If you are a baptized Christian, a member of the covenant, and empowered by God the Holy Ghost to remember His commandments and do them, then you are not lost but found; you are not a rebel or a stranger; you are a wounded son or daughter being carried to heaven in the arms of the shepherd who will always leave the ninety and nine to find you. You are complete, whole, even as this awful world rips pieces off you until there is nothing left to take. For in the end, our bodies will betray us as the great, final lesson revealing how much we aren’t God, how much we need God, but the people of God need not fear it, for the Holy Ghost has already reached down to us in the waters of baptism and united us to our resurrected brother and Lord. This spiritual resurrection has already occurred in us, and we are living in its magnificent, unfolding reality. Sin is no longer our master, but a pathetic, wounded tyrant and Christ has given us the blade to finish the job. Death is no longer to be feared, for we are tethered to heaven and the bodily resurrection to come by our unbreakable link to the victorious God/Man. Life is no longer a slow-motion tragedy numbed by drugs, legal and otherwise, but rather a daily march towards holiness, towards the wonder and glory humanity was always meant to embody.

How do we know this? How do we know Man was meant for glory rather than filth and misery? We know because a Man now sits on heaven’s throne, sits in the nerve center of reality. Jesus, the resurrected everlasting man who walked out of his tomb on the first day of new creation, now sits and rules in the glow of His perfectly finished work to save the world. His triumph over death is entirely His own, and so He can bestow upon His people the laurels of victory; He can shower us in the unmerited favor and love remaking the world one human heart at a time. And on the final day of this war between good and evil, we will shine like the stars; we will be His glory: His rightful heirs of eternity.

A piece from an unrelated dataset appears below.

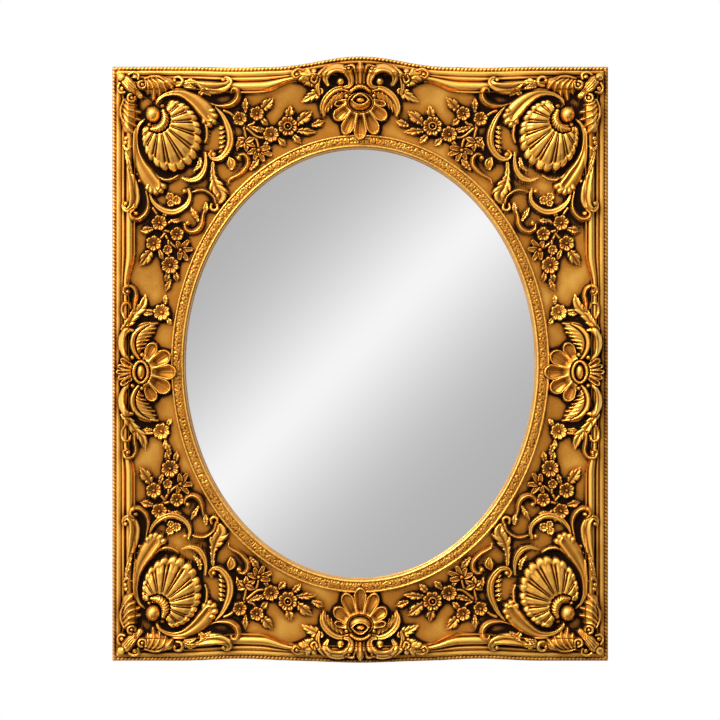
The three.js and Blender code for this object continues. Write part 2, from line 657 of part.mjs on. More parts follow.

When the first deacon, a man named Stephen, was about to be murdered by an angry, hateful mob for telling the truth and helping the suffering, he looked up to heaven and saw his resurrected king beckoning him to glory. Stephen died not with bitterness or fear on his lips but with forgiveness for the snarling, evil men hurling stones at him. Paul, who wrote today’s letter, was there holding the coats of the men so they could more efficiently murder an innocent, unarmed servant. We really don’t understand the undeserved resurrection speeding toward us like a runaway freight train until we understand the love and joy Stephen piled on Paul when they were reunited in heaven. This unmerited, unstoppable love and joy is coming to our world; in fact, it is already here. If you are Christ’s, then you are a living, empty tomb whose every action signals to Satan his time is short; you are a harbinger of deliverance, and by God’s grace, nothing will stop our victory.

So then, let us seek with all we have and find the things of heaven, for they are our promised inheritance and our rightful glory.